One of the reasons why for many years I supported the use of Section 31 of the Broadcasting Act was in fact that I doubted whether broadcasters would find it possible to make the distinction between Sinn Fein and other politicians that is required by this fundamental difference between their respective positions.

I have to add that, thus far at least, my scepticism has been justified: I have yet to hear an interviewer point out following such a question and response that the credibility of the disclaimer is necessarily open to doubt.

Here, as in the case of the Sean O'Callaghan diagnosis of the IRA's current strategy, I am simply asserting nescience: we do not, and for the present cannot, know with any certainty the truth of these matters and should not be misled by politicians or commentators who claim such sure knowledge.

The best we can do is to assess the probability of various theses about IRA/Sinn Fein intentions. One way of doing this is by applying the principle of cui bono: would any given strategy be likely, or at any rate be seen by the organisation as likely, to benefit it?
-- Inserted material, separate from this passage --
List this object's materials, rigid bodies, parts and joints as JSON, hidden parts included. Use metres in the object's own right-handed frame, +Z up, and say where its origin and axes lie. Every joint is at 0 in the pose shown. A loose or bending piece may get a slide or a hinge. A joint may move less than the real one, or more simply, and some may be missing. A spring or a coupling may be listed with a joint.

One of the reasons why, despite my bitter hostility to the IRA, I took seriously the peace moves of 1993, and gave them full support, was that, given the IRA's negative experience of past ceasefires, which had weakened and destabilised the organisation, it was highly unlikely that it would embark on another unless at least the majority of its leadership was operating on the basis of a serious hope of a peaceful outcome.

I dismissed the alternative malevolent interpretation, viz. an attempt to forge a pan nationalist front with a view to a securing a British withdrawal, because of the obvious danger to the organisation of such an approach, and the inherent improbability of the outcome envisaged.

I was also influenced to take the Sinn Fein/IRA peace initiative seriously because it seemed to me to be the logical outcome of the evident failure of the "Armalite and ballot box strategy". For persistence with, violence had led to the loss of one third of the electoral support Sinn Fein had built up in the early 1980s.

I am much less clear today about the direction Sinn Fein/IRA may take in the months ahead, because from its point of view the way ahead is less clear. The tendency to paranoia, which is strong in underground organisations, may well mislead some of its leaders into attributing the British mishandling of the cessation of violence to Machiavellianism rather than to muddle and temporary domestic political pressures. And pressure from activists for a return to violence may be quite strong, possibly accounting for some recent abortive, or at any rate aborted, attempts.

On the other hand a return to violence would obviously be futile, and could make it very difficult for Sinn Fein/IRA to take advantage of any opportunity for a further peace move that might emerge after the Westminster general election.

The views of anyone who claims to know with any certainty just how this situation will turn out should be taken with a pinch of salt.